In a tie-back to the previous episode when they bickered over who was yin and who was yang, Maura wears a classic black dress while Jane is resplendent in white. Maura soon identifies a potential forgery, using reasoning that makes Jane’s head spin:
The brushstrokes seem halted, less musical than his other work. It’s a subtle, yet discernible discrepancy. Also, I don’t like the way the canvas fits into the frame.
Jane promptly uses the cocktail stick from her drink to scrape off a paint sample. Maura’s horrified, but analysis proves her hunch was right: Although the canvas is about 150 years old, the piece was painted using modern materials, so there’s no way it can be authentic.
Using X-ray technology, Maura determines that the forgery was actually painted on top of another image. Tech whiz Nina and art school graduate Susie do the rest, identifying the original artist as William Louis Sontag, Sr. and the painting as the descriptively named “Duck Hunters on the Ohio River.” It must have been stolen from storage at a Vermont art gallery – and Charlie Ganz, a disgruntled former restoration expert-turned-art professor, seems like the perfect suspect.
Turns out Ganz has fled – but not before apparently burning the original painting to destroy evidence of his involvement in the theft. That’s $20 million literally up in smoke. The investigators track him to a local marina, where they find him dead of a suicide. “I guess you could say he painted himself in a corner,” Frankie quips.
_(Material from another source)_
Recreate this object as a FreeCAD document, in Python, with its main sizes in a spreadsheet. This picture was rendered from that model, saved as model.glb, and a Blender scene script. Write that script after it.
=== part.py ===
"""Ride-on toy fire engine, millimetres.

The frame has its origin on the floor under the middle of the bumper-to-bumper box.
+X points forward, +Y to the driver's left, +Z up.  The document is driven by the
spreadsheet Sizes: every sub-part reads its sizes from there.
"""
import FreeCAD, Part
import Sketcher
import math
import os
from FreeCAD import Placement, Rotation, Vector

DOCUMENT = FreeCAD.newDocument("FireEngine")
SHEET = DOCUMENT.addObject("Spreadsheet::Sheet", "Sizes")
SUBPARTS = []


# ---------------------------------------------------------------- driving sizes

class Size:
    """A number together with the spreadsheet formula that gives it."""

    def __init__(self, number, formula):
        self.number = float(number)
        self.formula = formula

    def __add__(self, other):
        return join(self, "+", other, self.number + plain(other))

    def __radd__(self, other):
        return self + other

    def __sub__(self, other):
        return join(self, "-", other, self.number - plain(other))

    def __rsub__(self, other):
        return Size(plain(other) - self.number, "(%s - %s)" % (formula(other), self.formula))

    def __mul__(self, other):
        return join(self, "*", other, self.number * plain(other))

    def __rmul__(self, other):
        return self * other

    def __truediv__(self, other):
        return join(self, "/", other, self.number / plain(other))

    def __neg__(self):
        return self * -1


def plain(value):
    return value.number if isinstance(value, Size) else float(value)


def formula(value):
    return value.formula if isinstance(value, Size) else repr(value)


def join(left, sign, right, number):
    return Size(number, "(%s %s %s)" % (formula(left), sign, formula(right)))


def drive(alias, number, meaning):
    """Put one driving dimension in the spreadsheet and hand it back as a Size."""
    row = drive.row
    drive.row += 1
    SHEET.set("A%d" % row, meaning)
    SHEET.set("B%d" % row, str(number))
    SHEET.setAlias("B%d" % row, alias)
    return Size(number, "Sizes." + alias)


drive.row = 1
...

Nobody’s amused.
Over at the Robber, Frankie finally triumphs over the plumbing, but after Jane throws a bunch of plumbing terminology his way in an attempt to trip him up, he admits he called in a professional. Meanwhile, Jane applies the principle of outsourcing in her own way by getting Korsak to bring up Angela’s mystery man. When Angela suggests he and his life coach-turned-girlfriend Kiki double-date with her and Ron, Jane springs from her eavesdropping niche in triumph, and Rizzoli & Isles 6×04 ends with the familial bickering we all know and love.